[Start]

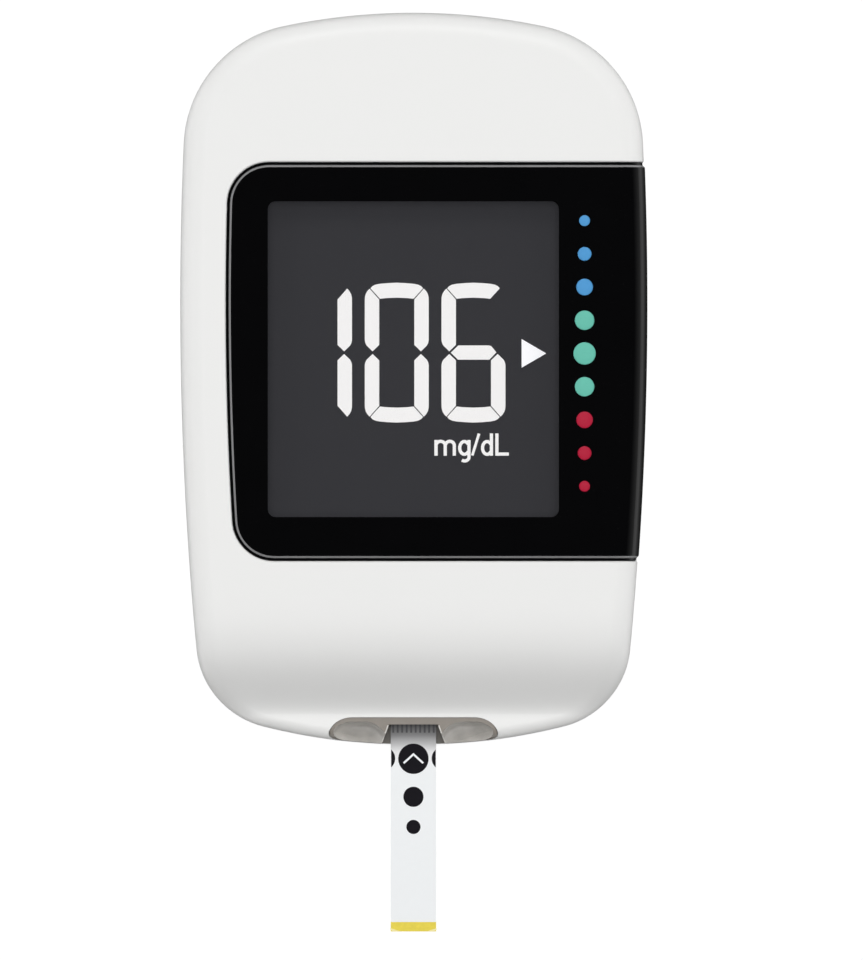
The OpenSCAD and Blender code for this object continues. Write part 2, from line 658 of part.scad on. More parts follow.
// Chips on the board: middle, size and height
chips = [[-4, 20, 9, 9, 1.2], [6.5, 14, 7, 5, 1], [-6, -6, 6, 6, 1], [6, -7, 5, 4, 1.1],
    [high_posts.x - post_r - 3.4, high_posts.y - 1.5, 6, 8, 1.4]];
module board_chips() {
    color([0.12, 0.12, 0.13]) for (c = chips)
        block([c[0] - c[2] / 2, c[1] - c[3] / 2, board_top],
            [c[0] + c[2] / 2, c[1] + c[3] / 2, board_top + c[4]]);
}
module quartz_crystal() {
    color([0.75, 0.75, 0.77])
        translate([2.3 - pane_w / 2, pane_y + pane_l / 2 - 0.8, board_top + 1]) rotate([90, 0, 0])
            cylinder(h = 6, r = 1);
}
module usb_socket() {
    y1 = case_l / 2 - usb_inset;
    y0 = y1 - usb_l;
    x = usb_w2 - usb_sheet;
    color([0.75, 0.75, 0.77]) difference() {
        block([-usb_w2, y0, board_top], [usb_w2, y1, board_top + usb_h]);
        difference() {
            block([-x, y0 + 0.6, board_top + usb_sheet], [x, y1 + over, board_top + usb_h - usb_sheet]);
            // tongue with the socket's contacts
            block([-1.9, y0, board_top + 1.4], [1.9, y1 - 0.8, board_top + 1.9]);
        }
    }
}

module side_switches() {
    color([0.15, 0.15, 0.16]) for (y = button_ys) difference() {
        block([lcd_w / 2 + frame_w + 0.3, y - 2.4, board_top], [switch_face, y + 2.4, button_z + 1.2]);
        translate([stem_x - button_travel - stem_gap, y, button_z]) rotate([0, 90, 0])
            cylinder(h = 3, r = stem_r + 0.1);
    }
}
module switch_stem(y) {
    color([0.9, 0.9, 0.88]) translate([stem_x, y, button_z]) rotate([0, 90, 0])
        cylinder(h = flange_x(y) - flange_t - stem_x, r = stem_r);
}
module side_button(y) {
    color([0.04, 0.04, 0.04]) union() {
        intersection() {
            button_prism(y, 0, flange_x(y) - flange_t / 2, side_x(y) + over);
            translate([side_c.x, side_c.y, 0])
                cylinder(h = front_z, r = side_r + window_proud, $fn = 1200);
        }
        block([flange_x(y) - flange_t, y - button_l / 2 - flange_rim,
                button_z - button_h / 2 - flange_rim],
            [flange_x(y), y + button_l / 2 + flange_rim, button_z + button_h / 2 + flange_rim]);
    }
}
module back_button() { side_button(button_ys[1]); }
module back_switch_stem() { switch_stem(button_ys[1]); }
module forward_button() { side_button(button_ys[0]); }
module forward_switch_stem() { switch_stem(button_ys[0]); }

ridge_n = 5;
ridge_pitch = 1.25;
module ejector_slider() {
    x = -side_x(thumb_y) + thumb_pocket - tiny;
    color([0.8, 0.8, 0.79]) union() {
        block([x - 0.55, thumb_y - thumb_l / 2, thumb_z - thumb_h / 2],
            [x, thumb_y + thumb_l / 2, thumb_z + thumb_h / 2]);
        for (i = [0:ridge_n - 1]) translate([x - 0.55, thumb_y + (i - (ridge_n - 1) / 2) * ridge_pitch,
                thumb_z - thumb_h / 2 + 0.4])
            cylinder(h = thumb_h - 0.8, r = 0.3, $fn = 24);
        block([x - 0.1, thumb_y - thumb_stem.x / 2, thumb_z - thumb_stem.y / 2],
            [rail_x[0], thumb_y + thumb_stem.x / 2, thumb_z + thumb_stem.y / 2]);
    }
}
module ejector_sled() {
    color([0.85, 0.85, 0.84]) union() {
        // rail with the upright that the thumb piece is pressed onto
        block([rail_x[0], bar_y, strip_z], [rail_x[1], thumb_y + 2, bar_top]);
        block([rail_x[0], thumb_y - 2, bar_top - tiny], [rail_x[1], thumb_y + 2, thumb_z + 0.9]);
        block([rail_x[0], bar_y, strip_z], [2.2, bar_y + bar_l, bar_top]);
        block([-1.7, strip_y0 + 0.02, strip_z + tiny], [1.7, bar_y + bar_l / 2, strip_top - tiny]);
    }
}

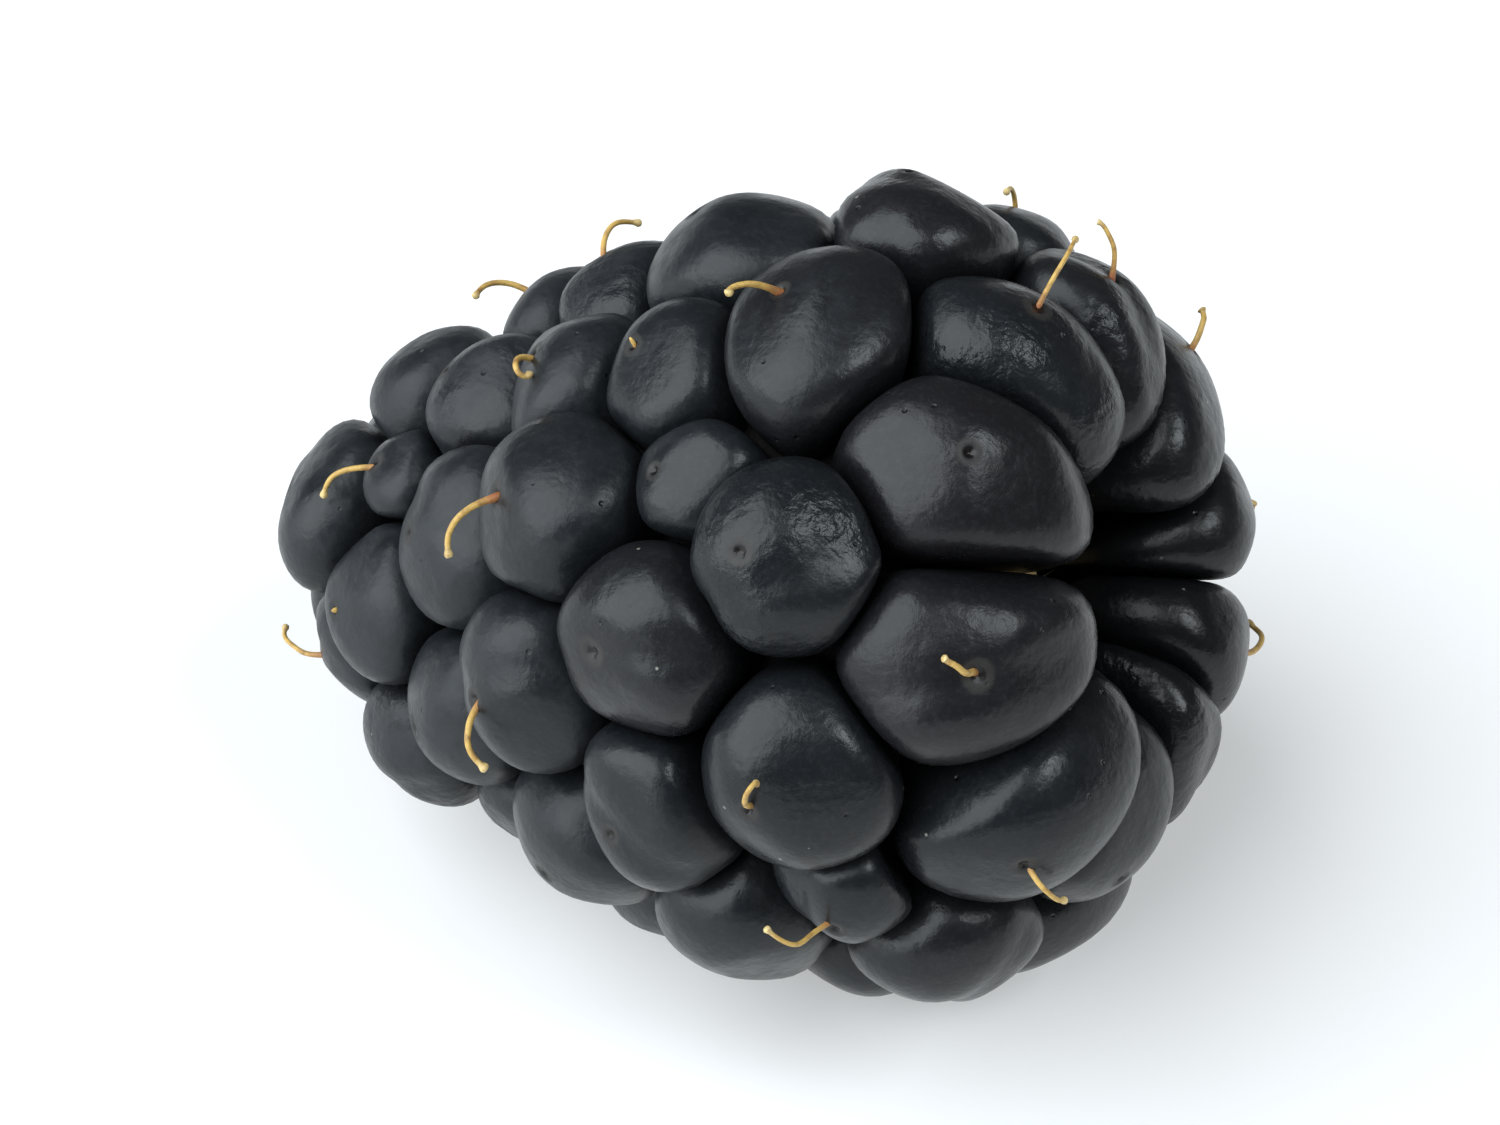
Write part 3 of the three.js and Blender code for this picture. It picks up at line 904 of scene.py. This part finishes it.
def aim(thing, back, distance):
    """Sets a light or the camera at a distance from the berry, so that it faces the berry."""
    thing.location = TARGET + back * distance
    thing.rotation_mode = "QUATERNION"
    thing.rotation_quaternion = (-back).to_track_quat("-Z", "Y")
    bpy.context.scene.collection.objects.link(thing)


def make_floor():
    """A plain pale floor. It glows a little, so that it shows as white as the photo's ground."""
    mesh = bpy.data.meshes.new("floor")
    r = FLOOR_HALF
    mesh.from_pydata([(-r, -r, 0), (r, -r, 0), (r, r, 0), (-r, r, 0)], [], [(0, 1, 2, 3)])
    material = Nodes("pale_floor").finish(
        Base_Color=FLOOR_GREY,
        Roughness=0.7,
        Emission_Color=(1, 1, 1),
        Emission_Strength=FLOOR_GLOW,
    )
    mesh.materials.append(material)
    floor = bpy.data.objects.new("floor", mesh)
    bpy.context.scene.collection.objects.link(floor)


def make_light(name, turn, elevation, distance, width, height, radiance):
    """A soft window that faces the berry. Its turn is taken from the camera's side."""
    data = bpy.data.lights.new(name, "AREA")
    data.shape, data.size, data.size_y = "RECTANGLE", width, height
    data.energy = radiance * 4 * width * height
    data.color = LIGHT_COLOUR
    aim(bpy.data.objects.new(name, data), from_angles(AZIMUTH + turn, elevation), distance)


def make_world():
    world = bpy.data.worlds.new("studio")
    world.use_nodes = True
    background = world.node_tree.nodes["Background"]
    background.inputs["Color"].default_value = WORLD_COLOUR
    background.inputs["Strength"].default_value = WORLD_STRENGTH
    bpy.context.scene.world = world


def make_camera():
    camera = bpy.data.objects.new("camera", bpy.data.cameras.new("camera"))
    camera.data.lens = LENS
    camera.data.sensor_width = 36
    camera.data.clip_start = 0.005
    aim(camera, from_angles(AZIMUTH, ELEVATION), CAMERA_DISTANCE)
    bpy.context.scene.camera = camera


make_floor()
make_light(
    "window_left", turn=-68, elevation=42, distance=1.0, width=1.28, height=1.6, radiance=3.05
)
make_light(
    "window_right", turn=60, elevation=52, distance=1.2, width=0.46, height=0.5, radiance=6.2
)
make_world()
make_camera()
bpy.context.scene.view_settings.view_transform = "Standard"
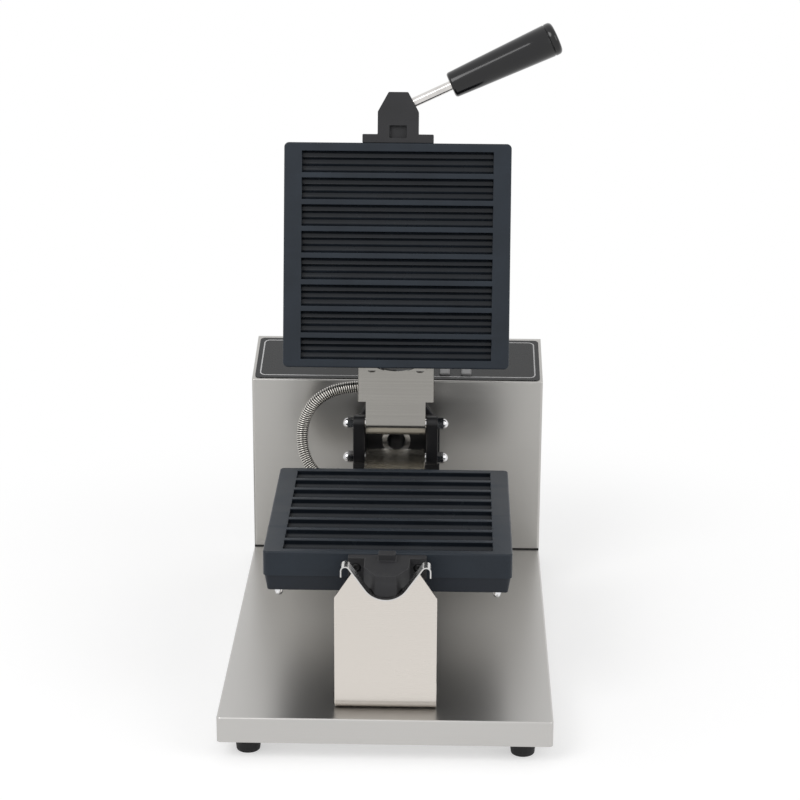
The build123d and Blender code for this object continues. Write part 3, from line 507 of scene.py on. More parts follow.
BLACKED = Moulding("blacked_screw", "bright_fixing", (0.016, 0.016, 0.017), 0.36)
GROUND = TurnedMetal("ground_steel", "bearing_steel", (0.66, 0.66, 0.67), 0.20)
ROD_STEEL = TurnedMetal("rod_steel", "bearing_steel", (0.66, 0.64, 0.62), 0.20, mark_scale=900.0)
BRONZE = TurnedMetal("bush_bronze", "bronze", (0.50, 0.31, 0.13), 0.32)
SHEATH = TurnedMetal("heater_sheath_metal", "heater_sheath", (0.26, 0.24, 0.23), 0.42, stain=0.25)


@dataclass(frozen=True)
class WoundWire(Finish):
    """Wound metal of a hose, with painted shade in the grooves between the turns."""

    # Colour of the grooves between the turns: painted shade.
    groove: Colour = (0.030, 0.029, 0.028)
    attribute: str = "rib_height"

    def paint(self, graph: Graph) -> None:
        """Bright crowns over grooves darkened by painted shade, with a little staining."""
        source = graph.node("ShaderNodeAttribute", {"attribute_name": self.attribute})
        crown = Value(graph, source.outputs["Fac"]).step(0.30, 0.80)
        stains = graph.noise(graph.place(), 140.0, 4.0)
        graph.surface({
            # Darker towards the grooves by rib height: painted shade; the stains are the metal's own.
            "Base Color": graph.blend(crown * (0.82 + stains * 0.3), self.groove, self.colour),
            "Metallic": 1.0,
            "Roughness": (stains - 0.5) * 0.12 + (1.0 - crown) * 0.25 + self.roughness,
        })


HOSE_WIRE = WoundWire("hose_wire", "hose_steel", (0.66, 0.64, 0.60), 0.20)


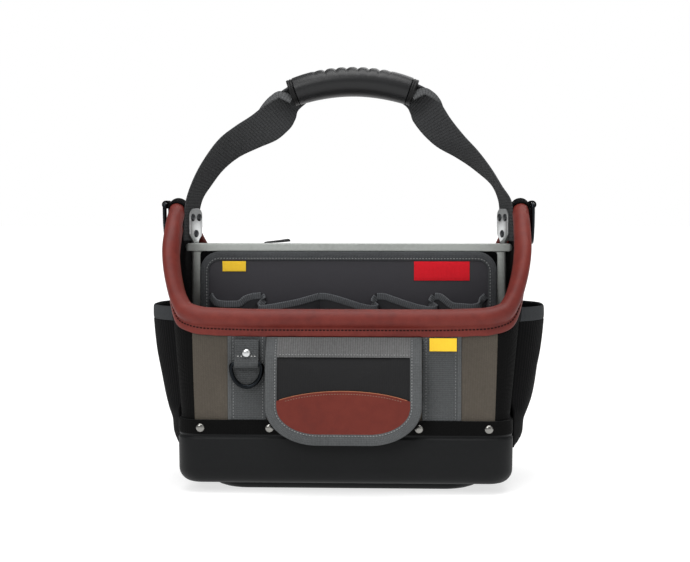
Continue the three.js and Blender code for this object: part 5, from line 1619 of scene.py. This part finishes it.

[End]

→ **Exercise**
Above are the records. Print exactly, and only, the lines from the line with "The build123d and" to the line with "0.23), 0.42, stain=0.25)", both inclusive.

→ **Written solution**
The build123d and Blender code for this object continues. Write part 3, from line 507 of scene.py on. More parts follow.
BLACKED = Moulding("blacked_screw", "bright_fixing", (0.016, 0.016, 0.017), 0.36)
GROUND = TurnedMetal("ground_steel", "bearing_steel", (0.66, 0.66, 0.67), 0.20)
ROD_STEEL = TurnedMetal("rod_steel", "bearing_steel", (0.66, 0.64, 0.62), 0.20, mark_scale=900.0)
BRONZE = TurnedMetal("bush_bronze", "bronze", (0.50, 0.31, 0.13), 0.32)
SHEATH = TurnedMetal("heater_sheath_metal", "heater_sheath", (0.26, 0.24, 0.23), 0.42, stain=0.25)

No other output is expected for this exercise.